Quem leva a sério a opção pelas energias renováveis são os países europeus. Na Alemanha existe um programa que permite aos cidadãos equipar suas casas com painéis fotovoltaicos praticamente a custo zero. O valor da instalação e dos equipamentos é pago com o excedente de energia gerado na casa. Desde que haja sol, é claro.
Já no Brasil, quem quer instalar placas solares para gerar eletricidade em casa vai ter de pagar pelo menos R$ 15 mil. Mesmo assim, as perspectivas são positivas para essa modalidade de energia, dado que há muito mais sol no Brasil do que na Alemanha.
“Há um conceito-chave, o de curva de aprendizagem”, explica o professor Sergio Pacca, do programa de pós-graduação em sustentabilidade da USP. “Quanto maior a capacidade de geração elétrica, mais barata a tecnologia se torna. Estamos investindo em energia solar há apenas 40 anos, enquanto a tecnologia do carvão é centenária. Portanto, há espaço ainda para a energia solar ser aprimorada e barateada.”
Discurso afinado
Para salvar o mundo da poluição, cientistas, governos e ambientalistas terão de chegar a um consenso. Isso porque nem todos concordam com a definição do termo “energia renovável”. A própria IEA admite, em seu último relatório, que há países que consideram grandes hidrelétricas, usinas geotérmicas e usinas baseadas em lixo industrial como geração renovável, enquanto outras nações discordam.

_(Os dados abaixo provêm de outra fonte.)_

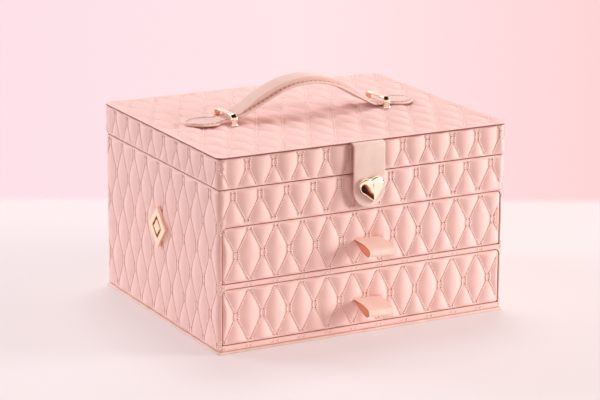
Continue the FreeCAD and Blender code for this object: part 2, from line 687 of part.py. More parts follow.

“O termo renovável se refere às fontes que não vão se esgotar na natureza. Já o petróleo, o carvão e o urânio, usado na energia nuclear, existem em quantidade limitada no planeta. É como ter uma dada quantia numa conta no banco e só retirar dinheiro, sem nunca repor. Um dia a conta vai estar zerada”, afirma Pacca.
Mas desacordo não implica paralisia. O relatório Investing in Climate for Change (Investindo no Clima para a Mudança, em tradução livre), do Programa da ONU para o Meio Ambiente, avaliou a atual onda de investimentos em energia renovável entre 2004 e 2010, gerados pela necessidade de diminuir a queima de energias fósseis e o impacto da poluição do gás carbônico no aquecimento do planeta. Nos países desenvolvidos, o valor já passou de US$ 15 bilhões para US$ 70 bilhões. Nos países em desenvolvimento o cenário é ainda mais positivo: passamos de US$ 4 bilhões, em 2004, para US$ 72 bilhões, em 2010, superando o valor investido pelos países ricos.
“Se olharmos do ponto de vista técnico, já existe conhecimento suficiente para abastecer toda a humanidade com energia renovável”, diz Pacca. Mas o caminho não é simples. “Foram feitos investimentos nas fontes poluentes, e dificilmente esses países voltarão atrás. A própria China construiu muitas termelétricas recentemente; ela não vai simplesmente destruir essas usinas. Mas podemos pensar que as termelétricas têm uma vida útil limitada”, completa.
O mundo está longe de equacionar sua dependência de energia elétrica, que aumenta sem parar. Mas, se os governos continuarem a aumentar os investimentos em recursos menos poluentes, como a energia dos rios, do sol, do vento e da biomassa, a era do carvão, do óleo e da fumaça pode, eventualmente, chegar ao fim.